I am with you something about bull nose, love installing it:thumbup:


----------



## betterdrywall (May 4, 2010)

Patch and repair can be a pain.. and I will never do any old paint matches again... Last time the paint was correct.. but the codes were not. formula for the paint was change,just a basic stock color,,so when it completely dried,, you had a perfect color match with a slightly different sheen,, just enough to be noticed,, Just wish the guy at the paint store would have noticed the codes before he sent me off to the job with a gallon of re-do
Next time ,, they can pay for a total re-paint.


----------



## ns005 (Dec 23, 2010)

moore said:


> i never measure bead. unless it's a tight spot.
> i use my thumb nail. tighter cuts..


Im with ya. I meaure bead as little as I possibly have to. The old thumb trick works pretty well. BUT I do trace my miters on the bead with a trimtex tool when cutting bullnose. I can free hand them but when you have 50 cuts to make it ends up being faster and looking much nicer. IMO


----------



## SlimPickins (Aug 10, 2010)

Love: piecing in and precision work.

Don't love: being forced to piece in because someone didn't order enough sheetrock.

---------------------------------------------------------------------

Love: the footage of 54" rock

Don't love: hanging 12' 54" all day by myself

---------------------------------------------------------------------

Love: Big walls

Don't love: when there is too much insulation in them and I can't get the sheet against the wall.


----------



## Checkers (Jun 25, 2010)

I love hanging 12' stand-ups on commercial.
I love hanging 8' flat, residential.
I love tape, two coating, and sanding to prep for texture. 

I hate texturing.
I hate taping on bad framing.
I hate hanging vaulted lids with a NOOB.
I hate throwing so much scrap rock away.


----------



## SlimPickins (Aug 10, 2010)

Checkers said:


> I hate hanging vaulted lids with a NOOB.

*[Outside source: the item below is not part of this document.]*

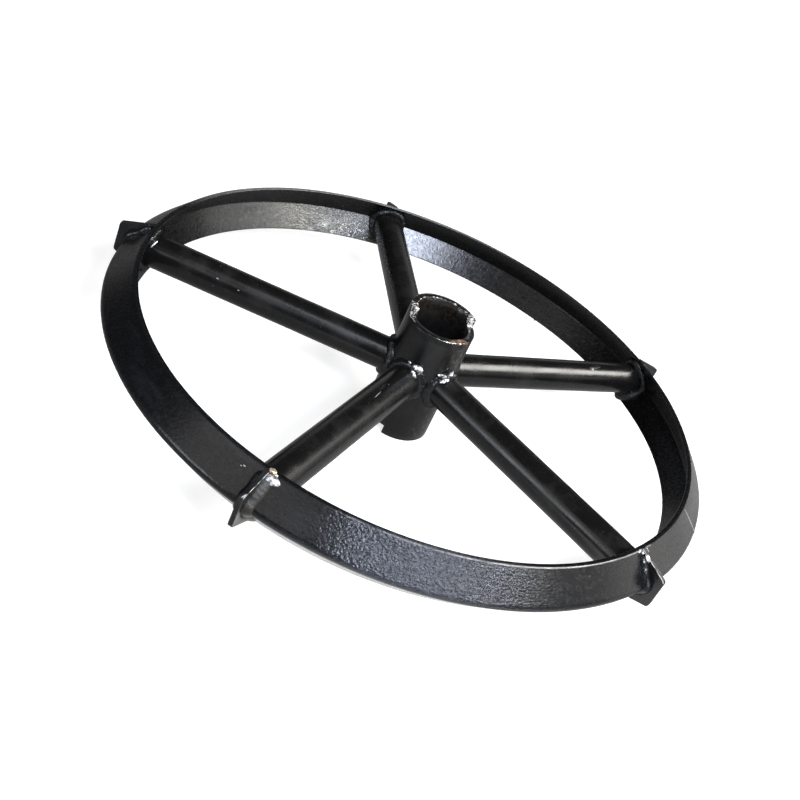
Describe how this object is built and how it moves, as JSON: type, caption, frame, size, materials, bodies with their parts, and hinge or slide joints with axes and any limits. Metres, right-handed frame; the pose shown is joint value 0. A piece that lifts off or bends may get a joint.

Oh man, my back hurts just thinking about it. How about rooms under 12', when your hanging "partner" doesn't know how to do high/low. 






Checkers said:


> I hate throwing so much scrap rock away.


:thumbsup:


----------



## moore (Dec 2, 2010)

I'LL GO UP,, YOU GO DOWN... UH...... OUCH!. GO DOWN.. GO DOWN!!!!inch:inch:


----------



## SlimPickins (Aug 10, 2010)

moore said:


> I'LL GO UP,, YOU GO DOWN... UH...... OUCH!. GO DOWN.. GO DOWN!!!!inch:inch:


My old partner was about a foot shorter than me, and our high/low was a thing of grace and beauty.


----------



## evolve991 (Jan 24, 2008)

I love hanging continous ceilings. I also love double 5/8"(once I'm warmed up) ceilings,it's twice the sheet count without twice the setup...start with a full sheet run then follow with a rip run. I love the angles all the other hangers moan about,when you slap that sheet in and it looks like a gasket its great.

I hate putting on metal bead,bullnose is nice because it pretty much lines itself up and you don't have to lap the corners a 1/4" when hanging.


----------